Three Device States¶
Once a contract is pushed, the device enters a state machine managed by the Execution Manager:
┌────────────┐
│ Live │ ◄── Connected, real-time telemetry
└─────┬──────┘
│ connection lost
▼
┌────────────┐
│ Projected │ ◄── Offline, platform estimates based on contract
└─────┬──────┘
│ device reconnects
▼
┌────────────┐
│ Reconciled │ ◄── Actual state corrects projection
└─────┬──────┘
│ divergence? → replan
▼
┌────────────┐
│ Live │
└────────────┘
State |
Meaning |
Platform Behavior |
|---|---|---|
Live |
Connected, real-time telemetry |
Platform sees truth directly |
Projected |
Offline, no telemetry |
Platform estimates based on the contract scope |
Reconciled |
Device reconnects, reports actuals |
Actual corrects projection, triggers replanning if needed |
Two-Tier Planning¶
The execution contract separates planning into two fundamentally different tiers:
Tier |
Location |
Scope |
Nature |
|---|---|---|---|
Platform Planner |
Cloud |
Global, multi-resource |
Strategic — “which resources handle which tasks” |
Edge Planner |
Device |
Single-agent, local |
Tactical, reactive — “obstacle ahead, reroute” |
These planners solve different problems and do not share logic. The platform Planner reasons about resource allocation across the fleet. The edge planner handles real-time obstacle avoidance, local path adjustment, and immediate sensor responses within the bounds of the contract.
Partial Connectivity Replanning¶
When some devices lose connectivity while others remain connected:
Connected devices — replan freely, reassign tasks as needed
Offline devices — hold their contracted tasks as projected state, do not reassign
On reconnection — reconcile actual state vs projection, trigger global replanning if divergence detected
This prevents the platform from double-assigning work (giving an offline device’s task to another device, only to have both attempt it when the original reconnects).
Contract Failure Recovery¶
Failure recovery is policy-driven, not hardcoded:
The Execution Manager detects a contract failure
Consults the Policy Service for the applicable recovery strategy
Executes recovery based on the policy response:
Strategy |
Behavior |
|---|---|
Retry |
Re-attempt the failed action |
Reassign |
Assign the task to the nearest available device |
Escalate |
Notify an operator for manual intervention |
Hold |
Pause execution and wait for conditions to change |
Abort |
Cancel the task entirely |
Applications define failure recovery policies through developer presets or operator-created policies (via the AI Policy Agent).
Consequences¶
Benefits¶
Offline resilience — devices can complete tasks without a persistent connection
No double-assignment — projected state prevents reassigning work that an offline device is still executing
Composable failure handling — recovery strategies are defined by policy, not code, and can be customized per application, per account, per device type
Clean separation — cloud-side strategic planning and edge-side tactical execution operate independently within the contract boundary
Trade-offs¶
Stale projections — the longer a device is offline, the less accurate the projected state becomes; the platform must accept uncertainty
Contract granularity — contracts must be self-contained enough for offline execution, which means including spatial data, constraints, and policies at push time rather than querying them dynamically
Reconciliation cost — when many devices reconnect simultaneously, the reconciliation and replanning burst can be computationally expensive
Examples¶
WES — Complex Multi-Step Contract¶
A warehouse order triggers a contract with multiple decision points:
Contract: Pick Order #4521
├── Step 1: Navigate to Rack B-12 (map excerpt included)

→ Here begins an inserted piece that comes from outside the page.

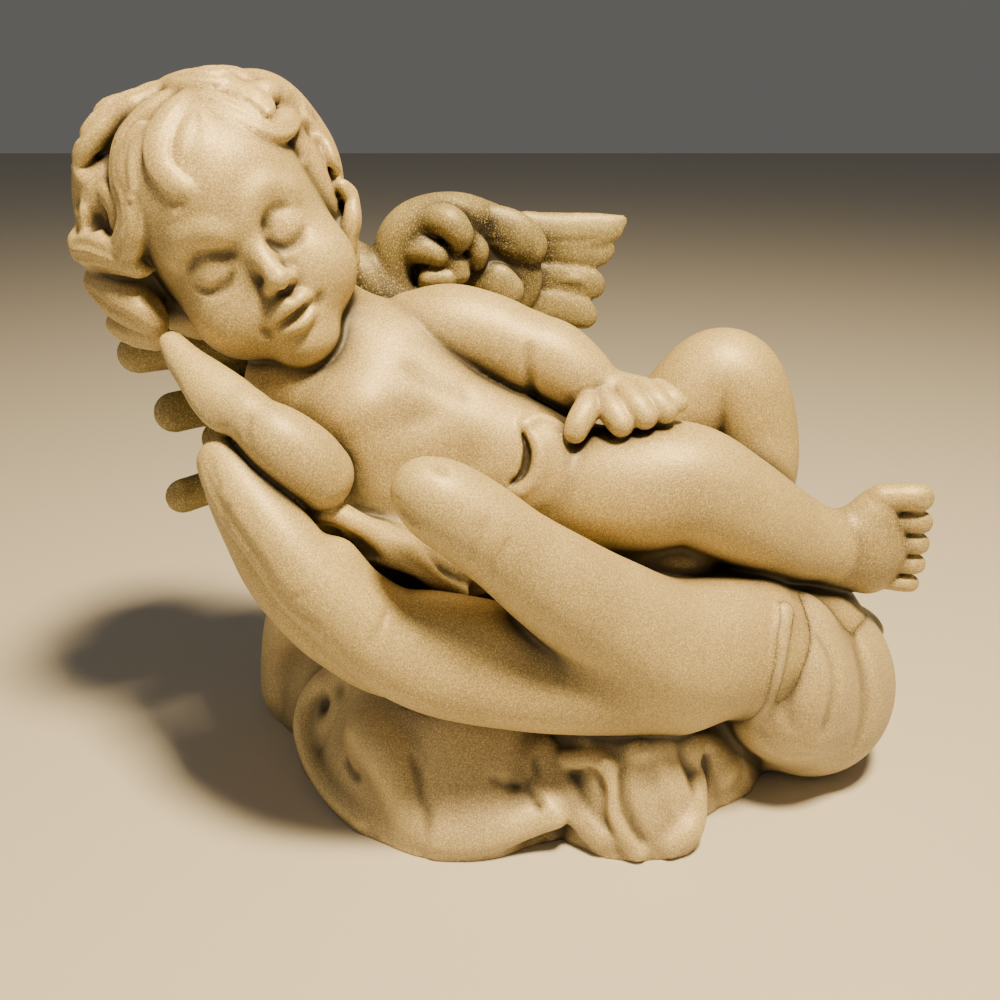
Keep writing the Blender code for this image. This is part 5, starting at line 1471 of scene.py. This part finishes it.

├── Step 2: Pick item SKU-7890 from shelf 3
├── Step 3: Navigate to Packing Station 2
├── Step 4: Place item on conveyor
├── Failure policy: Retry once, then reassign to nearest AMR
└── Constraints: Battery > 20%, complete within 15 min
If the AMR loses connectivity after Step 2, the platform projects it will arrive at Packing Station 2 based on historical travel times. When it reconnects, actual position is reconciled against projection.
ClearJanitor — Simple Single-Path Contract¶
A scheduled cleaning job produces a simpler contract:
Contract: Clean Floor 3, Zone A
├── Route: [waypoint sequence from Marie]
├── Coverage target: 95%
├── Failure policy: Hold and notify operator
└── Constraints: Battery > 15%, complete before 6 AM
Same contract model, different payload complexity. The cleaning robot executes the route autonomously. If it gets stuck, the failure policy triggers operator notification rather than automatic reassignment.